Frequently asked questions

Q1Is Slovakia-Ukraine more convenient than Poland-Ukraine?
Depends on your starting point. If you flew into Košice or Budapest — definitely yes. If you flew into Warsaw or Kraków — Polish crossings are usually closer. If you flew into Budapest — both options are roughly equal; consider Hungarian crossings too.
Q2Can the queue be more than 2–3 hours?
It can, but rarely: during major holidays (Christmas, Easter), or in case of serious events at Polish crossings redirecting flow here. Check the SBGS site before leaving.
Q3Does the Slovak side accept all foreign passports at this crossing?
Vyšné Nemecké handles passenger flow of all passports except Belarusian and Russian. US, UK, EU, Canadian, Japanese, Latin American, UAE citizens go through standard procedure.

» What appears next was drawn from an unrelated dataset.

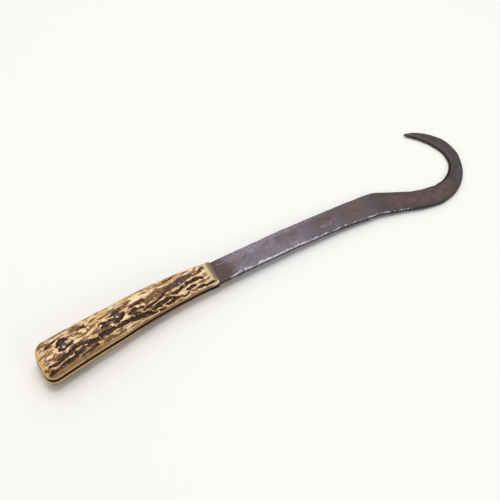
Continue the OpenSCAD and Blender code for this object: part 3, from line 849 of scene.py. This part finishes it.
def middle_at(run):
    """x and y of the bar's middle line in metres, and its heading in radians."""
    x = handle_front + min(run, STRAIGHT) * MM
    place = Vector((x, (np.interp(x, tang_x, tang_low) + np.interp(x, tang_x, tang_high)) / 2))
    left, heading = run - STRAIGHT, 0.0
    for length, turn, _ in BENDS:
        part = min(left, length)
        if part <= 0:
            break
        swing = math.radians(turn * part / length)
        chord = part if swing == 0 else part * math.sin(swing / 2) / (swing / 2)
        place += Vector((math.cos(heading + swing / 2), math.sin(heading + swing / 2))) * chord * MM
        heading += swing
        left -= part
    off = np.interp(run, *zip(*TRUE_TO)) * MM
    return place.x - off * math.sin(heading), place.y + off * math.cos(heading), heading


# %% [markdown]
# ## The section
# Across the bar, the outer corner is worn round, and the inner edge is a plain chamfer that grows
# into the cutting bevel from the heel of the hook on. Columns of the net are packed round both, so
# that the edges stay crisp.

# %% Section
CORNER_ANGLES = np.radians([0, 30, 60, 90])
FLAT_COLUMNS, BEVEL_COLUMNS = 18, 5
CLOSE_COLUMNS = (0.12, 0.3)
FREE_STEP = 0.6
TANG_STATIONS = 90


def section(run):
    """Distances across the bar and heights over its middle plane, from outer to inner edge."""
    width, thick = bar_width(run), bar_thickness(run)
    share = min(1, max(0, (run - ground_from) / (ground_full - ground_from)))
    corner = TANG_EDGE_BREAK if run < 0 else min(EDGE_BREAK, width / 5)
    ground = corner + (min(BEVEL_WIDTH, width * 0.6) - corner) * share
    rim = thick / 2 - corner
    edge = rim + (CUTTING_EDGE / 2 - rim) * share
    flat_from, flat_to = -width / 2 + corner, width / 2 - ground
    close = [min(c, (flat_to - flat_from) / 8) for c in CLOSE_COLUMNS]
    flat = np.linspace(flat_from + close[1], flat_to - close[1], FLAT_COLUMNS)
    flat = np.concatenate([[flat_from + close[0]], flat, [flat_to - close[0]]])
    bevel = np.linspace(0, 1, BEVEL_COLUMNS)
    across = (flat_from - corner * np.cos(CORNER_ANGLES), flat, flat_to + ground * bevel)
    height = (rim + corner * np.sin(CORNER_ANGLES), np.full(len(flat), thick / 2),
              thick / 2 + (edge - thick / 2) * bevel)
    return np.concatenate(across), np.concatenate(height)


stations = np.concatenate([
    -tang_length * np.sin(np.linspace(math.pi / 2, 0, TANG_STATIONS))[:-1],
    np.linspace(0, STRAIGHT + hook_length, int((STRAIGHT + hook_length) / FREE_STEP)),
])
widths = np.array([bar_width(run) for run in stations])
thicknesses = np.array([bar_thickness(run) for run in stations])
middle_line = np.array([middle_at(run) for run in stations])
print(len(stations), "stations along the bar; point at", np.round(middle_line[-1, :2] / MM, 1), "mm")

# %% [markdown]
# ## The straight bar
# The grid operator lays the net, each row of it takes the section of its station, and the mirror
# operator adds the underside. Bridging the two rims closes the bar. Three straight cutters then
# drill the tang for its pins, as a smith would before bending.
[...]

Q4How to rent a car in Košice and cross the border?
Most international rental companies (Avis, Europcar, Hertz) allow exit to Ukraine subject to additional insurance and route notification. Local Slovak rental companies often forbid it — clarify when booking. Easier with an international chain.
Q5Does the crossing accept pedestrians?
Theoretically yes; in practice pedestrian flow is minimal. Infrastructure is geared towards cars. If you're without a car, the Shehyni-Medyka pedestrian crossing on the Polish direction is a more established route.